Historian Dr Shamsul Islam is curious about why, if the BJP wants to rectify historical “wrongs” it focuses only on Muslim rulers.

“They say Indian civilisation is 5,000 years old but why not look at other so-called wrongs and take revenge against them? They never mention British rule. They never mention that remnants of Buddhist monasteries and stupas [that] have been found under Hindu temples.
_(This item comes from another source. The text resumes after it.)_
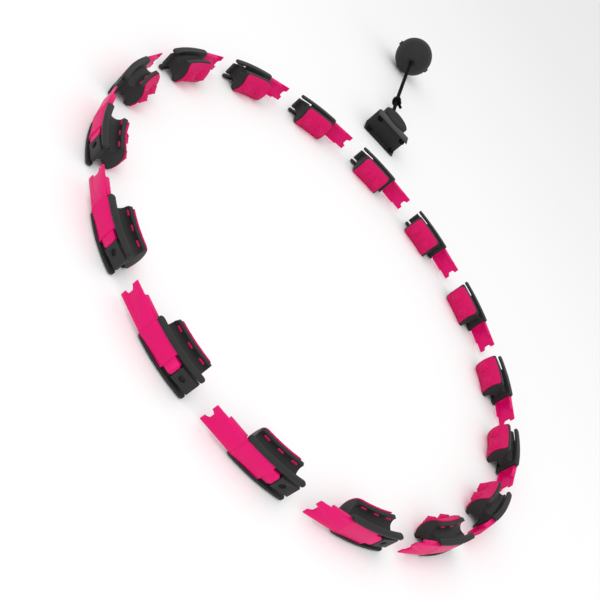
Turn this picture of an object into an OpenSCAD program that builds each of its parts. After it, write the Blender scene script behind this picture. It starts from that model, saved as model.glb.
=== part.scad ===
// Sixteen-link exercise hoop, laid out flat in a ring, with its rolling carriage and ball on a cord.
// Millimetres. The ring axis is +Z, the floor is z = 0, and the carriage stands on the +X side.
// Link pieces are drawn about the closed hoop's own centre, radial direction +X, tongue towards -Y.

/* [Layout] */
// How far each link is moved out from its closed place
spread = 138; // [60:1:220]
// Distance from the ring centre to the carriage axles
car_x = 421.6; // [400:0.1:470]
// Distance from the ring centre to the ball centre along X
ball_x = 760; // [700:1:840]
// Sideways place of the ball centre
ball_y = 9; // [-20:1:20]

/* [Closed hoop] */
// Outer radius of the black rails when the hoop is closed
rail_r = 160.7; // [130:0.1:200]
// Radial height of a rail
rail_h = 6.2; // [4:0.1:7]
// Half width over the two rails
rail_out = 13.8; // [12.5:0.1:14.4]
// Thickness of a rail across the hoop
rail_t = 2.5; // [1.8:0.1:3]
// Half of the gap left between the rails of two joined links
rail_gap = 0.15; // [0.1:0.05:2]

/* [Link body] */
// Half width of the curved carrier
wing = 15; // [14.6:0.1:17]
// Depth of the carrier's arch across its width
arch = 5.3; // [3:0.1:6.5]
// Radius of the side grooves the wheels run in
groove_r = 6.6; // [5.6:0.1:7]
// Half width of the neck between the grooves
neck = 6.4; // [5:0.1:7.5]
// Half angle of the carrier and neck
body_a = 9.2; // [7.5:0.1:9.8]
// Corner radius of the carrier seen from the ring centre
wing_c = 3; // [1:0.1:5]

/* [Joint between links] */
// Half width of the middle plate with the snap hole
plate = 7.6; // [6:0.1:8]
// Depth of the plate face under the outer radius of the rails
plate_d = 1.2; // [0.6:0.1:2]
// Thickness of the middle plate
plate_h = 3.5; // [2.5:0.1:4.5]
// Radius of the snap hole
hole_r = 3; // [2:0.1:3.6]
// Length of the tongue from the end of the rails
tongue_l = 34; // [26:0.5:36]
// Sliding clearance between tongue and plate
slide = 0.4; // [0.2:0.05:0.8]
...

Finally, if Aurangzeb and the Mughals were so ruthless, how come India remains a majority Hindu nation?,” he asked.

Analysts say the current frenzy, while part of a wider campaign of vilifying Muslims, is also linked to elections in Gujarat state in December – the BJP is often accused by its critics of intensifying its demonisation of Muslims before an election to mobilise the Hindu vote.

Political researcher Asim Ali pointed out that historical grievances are currently being exploited by the BJP because some of its other means of fomenting hatred for Muslims had been exhausted.

It can no longer arouse Hindu anger by claiming, for example, that Indian Muslims are being given “special treatment” because it has now been in power for eight years. Further, its cultural ascendancy – bans on beef and on interfaith marriages – is almost total.

“The motor fuel of Hindu nationalism is grievance … the BJP is now even more dependent on history and a sense of grievance to provide an extensive and inexhaustible reservoir of Hindu grievance,” said Ali.